The Case for Value: Protectionism and the Old Economy

Conversely, the "Trump Trade" is frequently associated with a rotation into Value. The logic here is rooted in protectionist trade policies and a focus on domestic industrialization.

1. The Energy Sector

"Drill, baby, drill" is not just a slogan; it is a policy directive. A shift back toward traditional fossil fuels favors major oil and gas conglomerates—classic value stocks—over speculative green energy growth plays. Deregulation in drilling and pipeline construction directly boosts the bottom line of legacy energy companies.

2. Financials and Industrials

Steeper tariffs on imported goods aim to reshore manufacturing. While this increases input costs, it theoretically increases the market share for domestic industrial firms (Value). Simultaneously, steeper yield curves (often a side effect of inflationary fiscal policy) tend to boost bank profitability, making the Financial sector a prime target for value investors.

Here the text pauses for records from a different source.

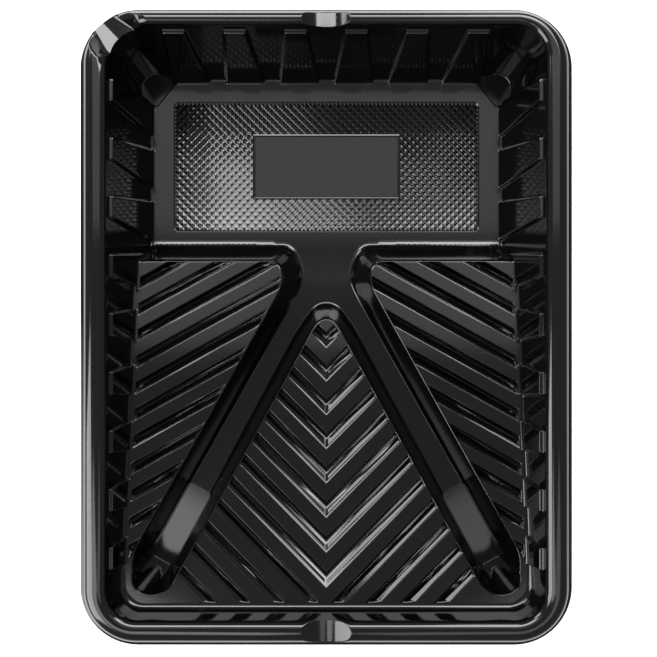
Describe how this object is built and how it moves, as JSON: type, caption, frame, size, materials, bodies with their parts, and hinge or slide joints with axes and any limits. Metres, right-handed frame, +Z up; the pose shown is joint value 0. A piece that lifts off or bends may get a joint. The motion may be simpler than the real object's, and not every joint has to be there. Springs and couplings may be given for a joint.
{
  "type": "paint roller tray",
  "caption": "Glossy black vacuum-formed paint roller tray with a deep well, a grooved ramp, a Y-shaped drain channel, a rolled rim and a corner spout.",
  "frame": {"origin": "on the ground under the middle of the rim's outline", "axes": "+Z up, +Y from the shallow end of the ramp towards the deep paint well, +X to the right seen from above with the well at the top"},
  "size_m": [0.305, 0.394, 0.07],
  "materials": {
    "black_plastic": "gloss"
  },
  "bodies": {
    "root": {"blank_plaque": "black_plastic", "channel_leg_left": "black_plastic", "channel_leg_right": "black_plastic", "channel_neck": "black_plastic", "front_foot_left": "black_plastic", "front_foot_right": "black_plastic", "front_wall": "black_plastic", "grip_panel": "black_plastic", "pouring_spout": "black_plastic", "ramp_centre": "black_plastic", "ramp_corner_left": "black_plastic", "ramp_corner_right": "black_plastic", "ramp_side_left": "black_plastic", "ramp_side_right": "black_plastic", "ramp_wall_left": "black_plastic", "ramp_wall_right": "black_plastic", "rear_foot_left": "black_plastic", "rear_foot_right": "black_plastic", "rim_back": "black_plastic", "rim_back_corner_right": "black_plastic", "rim_front": "black_plastic", "rim_front_corner_left": "black_plastic", "rim_front_corner_right": "black_plastic", "rim_left": "black_plastic", "rim_right": "black_plastic", "rim_saddle_back": "black_plastic", "rim_saddle_front": "black_plastic", "riser_left": "black_plastic", "riser_right": "black_plastic", "spout_shoulder_back": "black_plastic", "spout_shoulder_left": "black_plastic", "well_corner_left": "black_plastic", "well_corner_right": "black_plastic", "well_floor": "black_plastic", "well_wall_back": "black_plastic", "well_wall_left": "black_plastic", "well_wall_right": "black_plastic"}
  },
  "joints": []
}
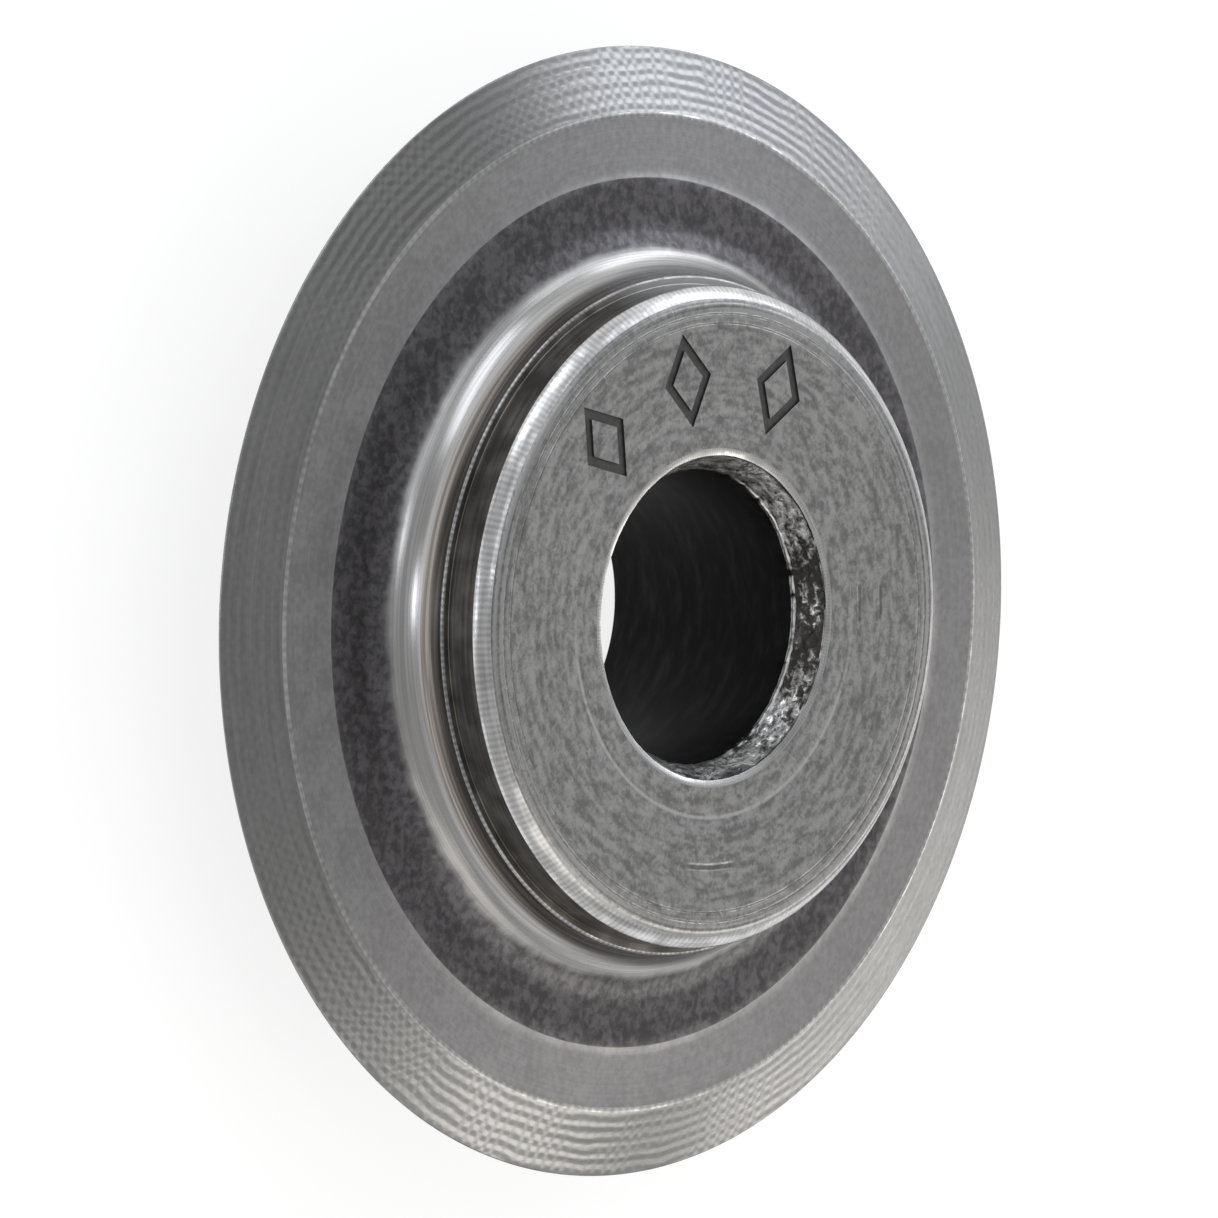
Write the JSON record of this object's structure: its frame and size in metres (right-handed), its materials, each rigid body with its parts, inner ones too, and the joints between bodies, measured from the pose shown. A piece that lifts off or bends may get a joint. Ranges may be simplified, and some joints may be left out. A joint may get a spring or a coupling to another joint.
{
  "type": "pipe cutter wheel",
  "caption": "Steel cutting wheel for a pipe cutter: a thin disc with a bevelled knife edge on a broad hub, bored through to run on the tool's pin.",
  "frame": {"origin": "centre of the wheel, on its axis and in the plane of the cutting edge", "axes": "+Z along the wheel's axis, out of the end face with the wide countersink; X and Y across the disc"},
  "size_m": [0.032, 0.032, 0.0082],
  "materials": {
    "tool_steel": "satin grey: ground bevels and face, dark scale band round the hub, turned hub with rough end faces"
  },
  "bodies": {
    "root": {"cutter_wheel": "tool_steel"}
  },
  "joints": []
}
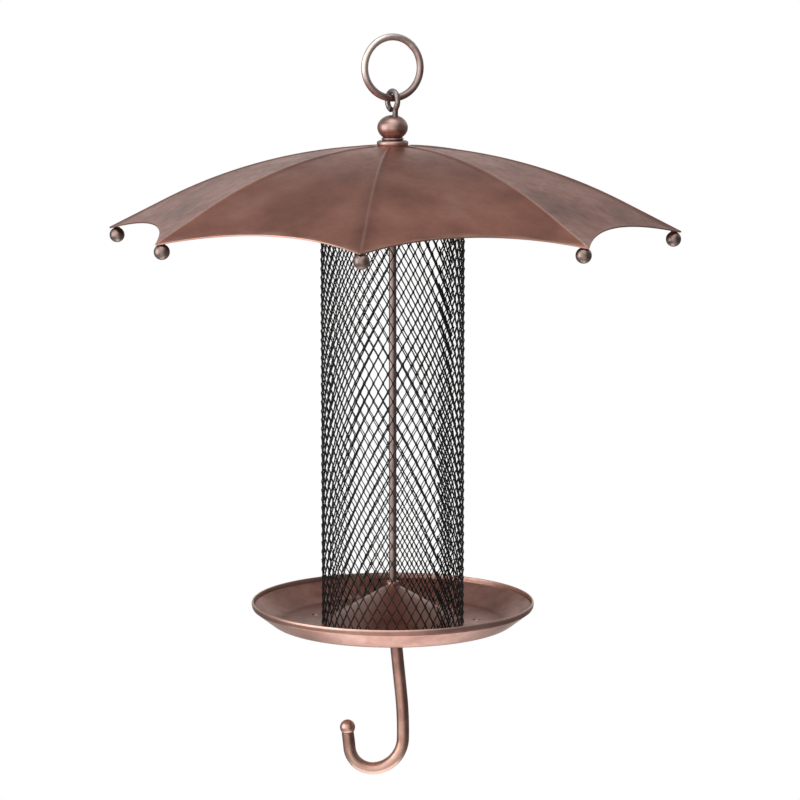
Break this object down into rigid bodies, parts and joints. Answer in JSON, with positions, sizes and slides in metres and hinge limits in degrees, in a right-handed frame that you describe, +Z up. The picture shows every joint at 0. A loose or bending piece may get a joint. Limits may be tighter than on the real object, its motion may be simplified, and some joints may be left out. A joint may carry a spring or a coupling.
{
  "type": "hanging bird feeder",
  "caption": "Hanging bird feeder: umbrella-shaped sheet roof over an expanded-metal seed tube, with a dished tray, a hanging ring and a crook hook below.",
  "frame": {"origin": "hanging point: the inside top of the hanging ring, on the feeder's axis", "axes": "+Z up along the feeder's axis, -Y the front, and the crook opens towards -X"},
  "size_m": [0.2986, 0.2986, 0.3939],
  "materials": {
    "roof_copper": "satin",
    "tray_copper": "satin",
    "ring_copper": "satin",
    "tip_bronze": "satin",
    "dark_bronze": "satin",
    "black_mesh": "satin",
    "zinc_steel": "satin"
  },
  "bodies": {
    "feeder": {"centre_rod": "tray_copper", "mesh_tube": "black_mesh", "tube_top_band": "black_mesh", "seed_cone": "tray_copper", "cone_nut": "tray_copper", "feeding_tray": "tray_copper", "tray_washer": "zinc_steel", "hook_coupling": "tray_copper", "crook_hook": "tray_copper", "hook_ball": "tray_copper"},
    "roof": {"roof_canopy": "roof_copper", "rib_tip_ball_1": "tip_bronze", "rib_tip_ball_2": "tip_bronze", "rib_tip_ball_3": "tip_bronze", "rib_tip_ball_4": "tip_bronze", "rib_tip_ball_5": "tip_bronze", "rib_tip_ball_6": "tip_bronze", "rib_tip_ball_7": "tip_bronze", "rib_tip_ball_8": "tip_bronze"},
    "finial": {"finial_ball": "ring_copper", "finial_collar": "ring_copper", "wire_eye": "dark_bronze"},
    "ring": {"hanging_ring": "ring_copper"}
  },
  "joints": [
    {"name": "roof_lift", "type": "slide", "parent": "feeder", "child": "roof", "axis": [0, 0, 1], "range_m": [0, 0.1]},
    {"name": "finial_turn", "type": "hinge", "parent": "roof", "child": "finial", "pos_m": [0, 0, -0.0546], "axis": [0, 0, 1], "continuous": true},
    {"name": "ring_swing", "type": "hinge", "parent": "finial", "child": "ring", "pos_m": [0, 0, -0.02965], "axis": [0.9135, 0.4067, 0], "range_deg": [-138, 138]}
  ]
}
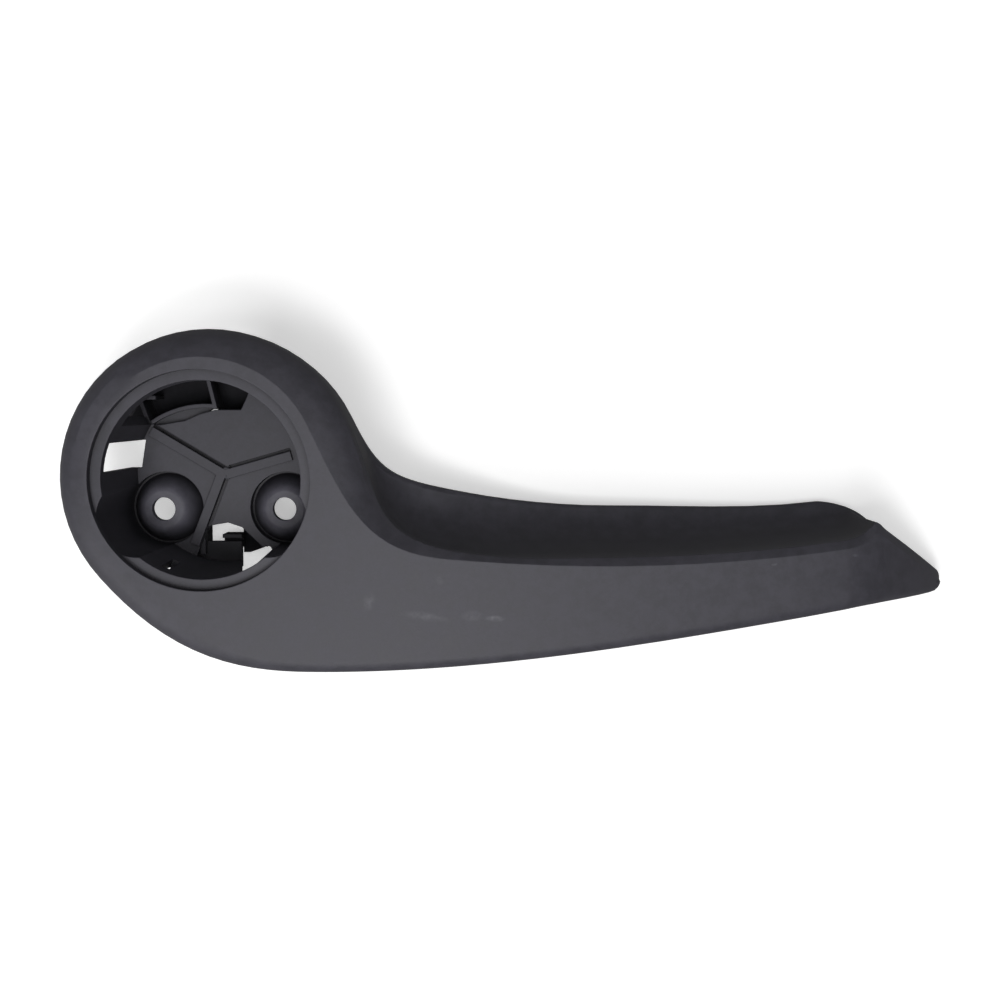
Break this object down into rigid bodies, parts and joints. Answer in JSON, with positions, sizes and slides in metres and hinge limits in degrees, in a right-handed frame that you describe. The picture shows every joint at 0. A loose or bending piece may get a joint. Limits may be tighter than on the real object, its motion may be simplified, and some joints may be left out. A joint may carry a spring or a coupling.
{
  "type": "seat adjustment lever",
  "caption": "One-piece moulded lever for a car seat adjuster: round hub with an open well and cap seat, grip with a finger groove along one side.",
  "frame": {"origin": "on the axis of the hub's round well, in the plane that the back of the lever rests on", "axes": "+Z along the well's axis, out of the front face; +X from the well to the tip of the grip; +Y toward the side with the finger groove"},
  "size_m": [0.2045, 0.0755, 0.036],
  "materials": {
    "lever": "moulded, fine matt grain"
  },
  "bodies": {
    "root": {"lever": "lever"}
  },
  "joints": []
}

The Inflationary Double-Edged Sword

The deciding factor in the Value vs. Growth battle may ultimately be the bond market.

Trump's proposed policies—universal tariffs and strict immigration controls—are viewed by many economists as inflationary. If inflation reignites, the Federal Reserve may be forced to keep interest rates higher for longer.

  • High Rates impact Growth: High rates increase the discount rate on future earnings, punishing high-valuation tech stocks.
  • High Rates impact Value: Value stocks, which often have shorter cash flow durations, generally outperform in high-inflation, high-rate environments.

Signal Whisper's Verdict: The Barbell Strategy

The current market signals do not suggest a binary choice. The "Trump Trade" is multifaceted. It promises deregulation (good for Tech/Growth) but also implies inflation and higher yields (good for Financials/Value).

Therefore, a Barbell Strategy may be the most prudent approach for the immediate future:

  1. Anchor with Value: Overweight Financials and Energy to hedge against rising yields and leverage deregulation.
  2. Maintain Exposure to Growth: Keep exposure to big tech, specifically those with wider moats that can weather antitrust changes, but be wary of non-profitable speculative growth.

In this volatile environment, adaptability is not just a virtue; it is a necessity.